William Sewell is the Frank P. Hixon Distinguished Service Professor Emeritus of Political Science and History at the University of Chicago. He is the author, most recently, of Logics of History: Social Theory and Social Transformation. He has published widely on social theory and on eighteenth and nineteenth century French history. He is currently working on a project on eighteenth-century capitalism and the cultural origins of the French Revolution.
Sidney Tarrow is Maxwell M. Upson Professor of Government and Professor of Sociology at Cornell University. Tarrow's first book was Peasant Communism in Southern Italy (Yale, 1967). In the 1980s, after a foray into comparative local politics (Between Center and Periphery, Yale 1978), he turned to a reconstruction of Italian protest cycle of the late 1960's and early 1970's, Democracy and Disorder (Oxford, 1989). His recent books are Power in Movement (Cambridge, 1994, 1998), Dynamics of Contention (with Doug McAdam and Charles Tilly, Cambridge, 2001), Contentious Europeans (with Doug Imig, Rowman and Littlefield 2001), Transnational Protest and Global Activism (ed., with Donatella della Porta, Rowman and Littlefield 2004), The New Transnational Activism (Cambridge, 2005) and (with the late Charles Tilly), Contentious Politics (Paradigm, 2006). He is a fellow of the American Academy of Arts and Sciences, has served as Program co-Chair of the American Political Science Association Annual Convention, President of the Conference Group on Italian Politics, President of the APSA Section on Comparative Politics. He is currently working on warmaking, state building and human rights.
Wayne Te Brake is Professor of History at Purchase College in the State University of New York. A student of Charles Tilly at The University of Michigan, he has written broadly on the themes of revolution, contentious politics and religious co-existence in early modern Europe. Professor Te Brake is the author of Regents and Rebels: The Revolutionary World of an Eighteenth Century Dutch City and Shaping History: Ordinary People in European Politics, 1500-1700 and co-editor of Challenging Authority: The Historical Study of Contentious Politics. He has also directed collaborative research projects, funded by the Ford Foundation, on “The Politics of Cultural Pluralism in Europe” and “The Hidden History of European Pluralism.”

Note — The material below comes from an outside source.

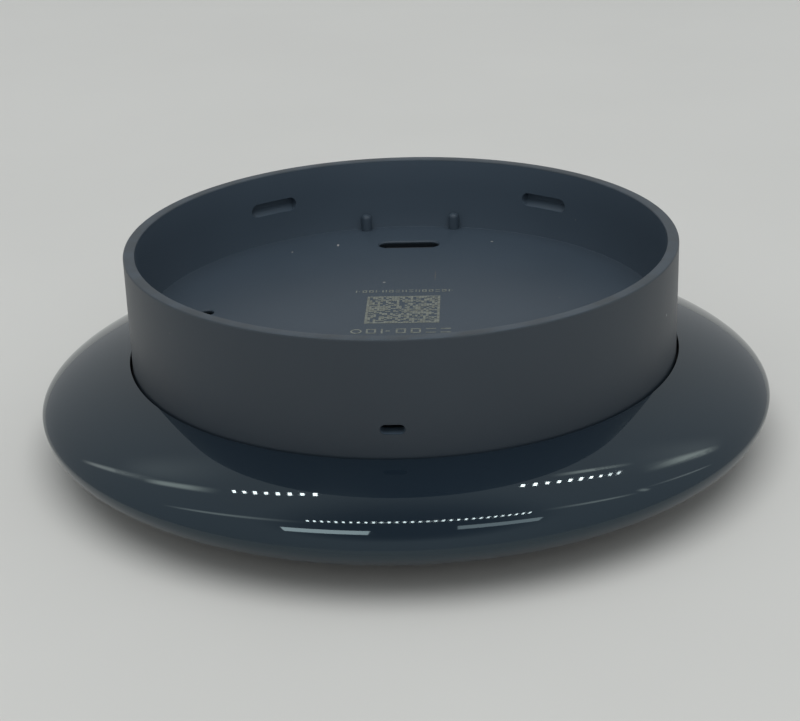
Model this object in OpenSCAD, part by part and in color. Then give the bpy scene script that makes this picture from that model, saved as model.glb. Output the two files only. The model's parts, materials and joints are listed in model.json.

Immanuel Wallerstein is Senior Research Scholar at Yale University. He is the author of The Modern World-System (3 vol.); Utopistics, or Historical Choices of the Twenty-first Century; Decline of American Power: The U.S. in a Chaotic World, and most recently, European Universalism: The Rhetoric of Power. He was the founder and Director of the Fernand Braudel Center (1976-2005). He was President of the International Sociological Association (1994-1998). He chaired the international Gulbenkian Commission for the Restructuring of the Social Sciences, whose report is Open the Social Sciences. A collection of his work appears as The Essential Wallerstein.
Coming from the Bronx, Barry Wellman knew that cities contain exciting, supportive communities, despite most sociologists being mired in the pastoralist muck. As Chuck Tilly's Teaching Fellow (no mere Assistants at Harvard) in Urban Sociology, 1964-1965, he found a kindred spirit and more trenchant analyst. Wellman followed Tilly to the burning northern Toronto bush and has stayed frozen there ever since. S.D. Clark recruited Chuck (and Barry) to Toronto, so it is only fitting that Wellman is now the S.D. Clark Chair of Sociology there. With Lee Rainie, head of the Pew Internet project, Wellman is now writing The Networked Individual which applies Chuck's An Urban World insights (with a dollop of Harrison White) to studying networked communities—on and off the Internet.
Harrison C. White is Giddings Professor of Sociology at Columbia University. One line of his current research melds economic sociology with mathematical modeling (Markets from Networks, Princeton University Press 2002); another meshes social network with discourse analyses. The theoretical foundation of both was laid in Identity and Control, first published in 1992, now available in a thoroughly revised second edition (Princeton University Press 2008). White has also taught at five other universities (Arizona (Tucson), Carnegie-Mellon, Chicago, Edinburgh and Harvard) and has worked in several applied research organizations and business schools. He earned doctorates at MIT (theoretical physics) and Princeton (sociology) and is a member of the National Academy of Sciences and the American Academy of Arts and Sciences.
Viviana A. Zelizer is Lloyd Cotsen ‘50 Professor of Sociology at Princeton University. She specializes in historical analysis, economic processes, interpersonal relations, and childhood. She has published books on the development of life insurance, the changing economic and sentimental value of children, and on the place of money in social life. Her most recent book, The Purchase of Intimacy, deals with the interplay of economic activity and personal ties, especially intimate ties, both in everyday practice and in the law. It includes the formation of couples, the provision of personal care, and social relations within households. She is co-author with Chuck Tilly of “Relations and Categories.”